— start RECORDS FOR PROCESSING —

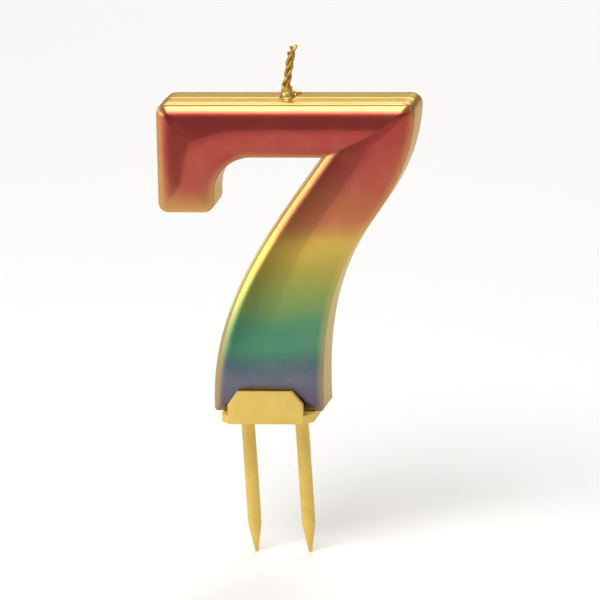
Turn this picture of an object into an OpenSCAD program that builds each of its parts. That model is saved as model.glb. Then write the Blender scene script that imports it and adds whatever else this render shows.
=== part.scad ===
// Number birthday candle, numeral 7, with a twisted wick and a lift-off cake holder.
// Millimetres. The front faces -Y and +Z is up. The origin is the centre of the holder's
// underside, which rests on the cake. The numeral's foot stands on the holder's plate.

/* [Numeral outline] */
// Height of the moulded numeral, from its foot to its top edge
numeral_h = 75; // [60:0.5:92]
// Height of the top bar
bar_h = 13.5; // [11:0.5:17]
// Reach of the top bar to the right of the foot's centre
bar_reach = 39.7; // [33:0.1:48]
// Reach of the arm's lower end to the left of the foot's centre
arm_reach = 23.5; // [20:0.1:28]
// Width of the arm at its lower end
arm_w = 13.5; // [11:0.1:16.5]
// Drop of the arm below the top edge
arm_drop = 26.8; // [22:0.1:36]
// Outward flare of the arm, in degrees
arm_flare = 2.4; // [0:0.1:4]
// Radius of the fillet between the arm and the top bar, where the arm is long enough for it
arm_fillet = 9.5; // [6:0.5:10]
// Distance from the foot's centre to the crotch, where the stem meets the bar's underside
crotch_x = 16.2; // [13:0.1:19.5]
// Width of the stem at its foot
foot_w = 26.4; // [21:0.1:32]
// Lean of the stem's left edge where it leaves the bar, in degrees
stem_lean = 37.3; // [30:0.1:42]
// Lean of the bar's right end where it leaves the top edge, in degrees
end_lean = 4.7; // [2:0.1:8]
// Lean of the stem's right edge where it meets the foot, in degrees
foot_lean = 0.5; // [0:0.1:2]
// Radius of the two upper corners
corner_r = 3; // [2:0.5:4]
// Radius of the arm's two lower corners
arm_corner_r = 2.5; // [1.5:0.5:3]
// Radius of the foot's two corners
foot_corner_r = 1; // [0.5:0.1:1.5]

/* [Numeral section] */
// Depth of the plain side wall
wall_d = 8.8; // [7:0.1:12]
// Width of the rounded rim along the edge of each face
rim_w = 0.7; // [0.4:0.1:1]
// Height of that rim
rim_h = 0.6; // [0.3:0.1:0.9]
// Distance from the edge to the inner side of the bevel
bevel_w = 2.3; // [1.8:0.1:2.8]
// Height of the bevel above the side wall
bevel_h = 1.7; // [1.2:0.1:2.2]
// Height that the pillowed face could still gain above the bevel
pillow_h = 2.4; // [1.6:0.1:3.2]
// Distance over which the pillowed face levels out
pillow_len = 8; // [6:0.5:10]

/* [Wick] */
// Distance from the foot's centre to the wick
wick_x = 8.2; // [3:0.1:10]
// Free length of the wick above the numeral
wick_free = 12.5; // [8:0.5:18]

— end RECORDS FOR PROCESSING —
— start RECORDS FOR PROCESSING —

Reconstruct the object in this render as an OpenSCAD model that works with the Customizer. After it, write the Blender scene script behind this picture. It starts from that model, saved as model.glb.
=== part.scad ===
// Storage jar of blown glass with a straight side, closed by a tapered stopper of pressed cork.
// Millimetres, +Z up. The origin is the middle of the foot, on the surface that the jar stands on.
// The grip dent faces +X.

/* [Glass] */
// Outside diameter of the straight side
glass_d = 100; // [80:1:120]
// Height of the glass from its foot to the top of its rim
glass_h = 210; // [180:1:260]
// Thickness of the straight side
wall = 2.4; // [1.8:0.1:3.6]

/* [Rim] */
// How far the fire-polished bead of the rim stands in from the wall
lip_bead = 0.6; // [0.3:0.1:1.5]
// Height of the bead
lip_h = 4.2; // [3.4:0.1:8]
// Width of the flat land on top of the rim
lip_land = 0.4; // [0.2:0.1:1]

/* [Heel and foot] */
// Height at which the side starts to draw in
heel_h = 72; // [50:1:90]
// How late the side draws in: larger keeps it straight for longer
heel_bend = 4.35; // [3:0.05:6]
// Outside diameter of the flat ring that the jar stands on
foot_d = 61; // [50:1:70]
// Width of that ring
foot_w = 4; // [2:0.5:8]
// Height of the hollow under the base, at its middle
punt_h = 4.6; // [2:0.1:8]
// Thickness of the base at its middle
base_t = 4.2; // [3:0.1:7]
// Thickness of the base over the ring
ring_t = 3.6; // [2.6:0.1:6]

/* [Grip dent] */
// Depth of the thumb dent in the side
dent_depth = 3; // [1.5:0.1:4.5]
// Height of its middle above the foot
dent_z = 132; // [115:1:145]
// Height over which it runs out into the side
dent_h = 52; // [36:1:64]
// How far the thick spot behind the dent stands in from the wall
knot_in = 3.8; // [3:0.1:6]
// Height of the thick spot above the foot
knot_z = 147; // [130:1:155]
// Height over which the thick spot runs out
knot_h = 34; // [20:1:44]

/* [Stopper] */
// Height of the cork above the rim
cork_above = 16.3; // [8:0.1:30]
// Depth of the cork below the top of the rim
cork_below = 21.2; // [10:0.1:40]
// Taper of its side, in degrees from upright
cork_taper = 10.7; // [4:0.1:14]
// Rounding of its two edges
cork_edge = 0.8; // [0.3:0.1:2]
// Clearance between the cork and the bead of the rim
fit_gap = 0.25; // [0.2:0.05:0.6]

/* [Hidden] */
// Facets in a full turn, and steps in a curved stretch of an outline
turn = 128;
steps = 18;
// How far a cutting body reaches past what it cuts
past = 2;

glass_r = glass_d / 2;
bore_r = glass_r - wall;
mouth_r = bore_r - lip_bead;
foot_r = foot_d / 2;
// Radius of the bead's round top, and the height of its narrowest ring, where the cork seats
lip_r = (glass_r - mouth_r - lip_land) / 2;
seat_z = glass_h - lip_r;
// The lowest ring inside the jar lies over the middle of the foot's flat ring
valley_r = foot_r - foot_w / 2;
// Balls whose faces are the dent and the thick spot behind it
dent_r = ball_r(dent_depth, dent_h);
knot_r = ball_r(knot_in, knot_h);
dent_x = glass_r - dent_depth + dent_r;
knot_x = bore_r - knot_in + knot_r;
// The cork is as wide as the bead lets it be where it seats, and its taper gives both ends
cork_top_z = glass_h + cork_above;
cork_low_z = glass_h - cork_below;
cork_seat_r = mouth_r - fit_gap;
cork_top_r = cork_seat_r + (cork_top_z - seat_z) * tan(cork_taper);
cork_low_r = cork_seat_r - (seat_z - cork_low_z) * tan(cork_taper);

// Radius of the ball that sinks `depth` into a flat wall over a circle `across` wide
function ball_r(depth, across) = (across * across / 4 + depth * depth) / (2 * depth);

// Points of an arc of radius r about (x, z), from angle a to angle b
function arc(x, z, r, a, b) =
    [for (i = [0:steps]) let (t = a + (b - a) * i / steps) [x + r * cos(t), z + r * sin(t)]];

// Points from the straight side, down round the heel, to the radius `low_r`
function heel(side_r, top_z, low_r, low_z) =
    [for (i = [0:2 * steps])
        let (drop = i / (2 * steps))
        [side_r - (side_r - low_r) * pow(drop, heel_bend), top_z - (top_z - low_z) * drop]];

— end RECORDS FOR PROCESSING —
— start RECORDS FOR PROCESSING —

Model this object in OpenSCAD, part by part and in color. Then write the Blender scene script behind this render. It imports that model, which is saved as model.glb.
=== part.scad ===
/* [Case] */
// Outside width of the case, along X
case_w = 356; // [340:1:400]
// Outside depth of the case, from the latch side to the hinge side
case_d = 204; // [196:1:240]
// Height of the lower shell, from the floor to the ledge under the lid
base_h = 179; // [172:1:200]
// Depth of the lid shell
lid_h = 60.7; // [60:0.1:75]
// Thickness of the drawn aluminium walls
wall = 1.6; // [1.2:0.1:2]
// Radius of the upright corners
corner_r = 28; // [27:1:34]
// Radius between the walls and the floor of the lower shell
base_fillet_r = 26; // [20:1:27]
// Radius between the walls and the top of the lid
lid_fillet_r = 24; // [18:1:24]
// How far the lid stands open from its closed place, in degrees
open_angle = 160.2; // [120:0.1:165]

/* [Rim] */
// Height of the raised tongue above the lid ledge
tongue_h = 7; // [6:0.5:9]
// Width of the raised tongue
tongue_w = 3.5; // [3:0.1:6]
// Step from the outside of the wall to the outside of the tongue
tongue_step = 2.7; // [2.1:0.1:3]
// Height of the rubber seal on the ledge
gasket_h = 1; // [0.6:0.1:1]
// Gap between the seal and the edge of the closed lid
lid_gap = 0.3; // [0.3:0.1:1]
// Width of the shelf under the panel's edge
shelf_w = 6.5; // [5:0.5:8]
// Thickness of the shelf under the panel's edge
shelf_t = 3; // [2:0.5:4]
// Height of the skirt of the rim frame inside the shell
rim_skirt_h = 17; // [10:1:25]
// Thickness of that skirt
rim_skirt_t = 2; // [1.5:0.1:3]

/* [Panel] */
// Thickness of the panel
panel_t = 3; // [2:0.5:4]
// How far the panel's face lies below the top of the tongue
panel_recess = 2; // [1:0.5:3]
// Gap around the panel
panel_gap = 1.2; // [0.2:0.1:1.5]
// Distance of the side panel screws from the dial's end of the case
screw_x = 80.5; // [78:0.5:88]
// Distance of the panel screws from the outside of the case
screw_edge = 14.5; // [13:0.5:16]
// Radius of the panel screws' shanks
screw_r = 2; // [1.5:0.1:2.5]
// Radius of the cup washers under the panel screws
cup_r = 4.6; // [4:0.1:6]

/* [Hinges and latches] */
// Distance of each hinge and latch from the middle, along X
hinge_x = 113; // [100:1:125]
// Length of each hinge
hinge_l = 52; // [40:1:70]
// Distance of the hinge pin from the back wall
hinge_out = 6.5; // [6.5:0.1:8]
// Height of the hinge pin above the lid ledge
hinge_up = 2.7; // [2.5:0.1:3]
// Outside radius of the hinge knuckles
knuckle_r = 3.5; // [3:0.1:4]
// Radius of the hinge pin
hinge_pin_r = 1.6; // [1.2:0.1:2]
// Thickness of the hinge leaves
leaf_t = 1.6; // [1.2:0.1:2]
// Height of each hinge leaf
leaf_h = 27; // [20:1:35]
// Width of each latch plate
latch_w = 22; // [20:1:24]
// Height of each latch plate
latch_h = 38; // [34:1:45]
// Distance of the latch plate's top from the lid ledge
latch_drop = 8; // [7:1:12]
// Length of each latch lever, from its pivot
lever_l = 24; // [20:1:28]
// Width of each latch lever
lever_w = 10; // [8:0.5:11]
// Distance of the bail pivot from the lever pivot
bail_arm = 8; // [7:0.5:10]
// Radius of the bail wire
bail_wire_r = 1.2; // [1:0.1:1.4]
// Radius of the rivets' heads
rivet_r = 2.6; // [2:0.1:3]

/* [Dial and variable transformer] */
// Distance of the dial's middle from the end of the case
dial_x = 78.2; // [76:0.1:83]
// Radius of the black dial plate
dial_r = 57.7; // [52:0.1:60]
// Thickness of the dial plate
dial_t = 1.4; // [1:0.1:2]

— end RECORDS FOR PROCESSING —

WHAT YOU NEED TO DO
Pull out each line holding the string "which".

EXERCISE RESPONSE
// underside, which rests on the cake. The numeral's foot stands on the holder's plate.
// Distance over which the pillowed face levels out
// Height at which the side starts to draw in
// Height over which it runs out into the side
// Height over which the thick spot runs out
Model this object in OpenSCAD, part by part and in color. Then write the Blender scene script behind this render. It imports that model, which is saved as model.glb.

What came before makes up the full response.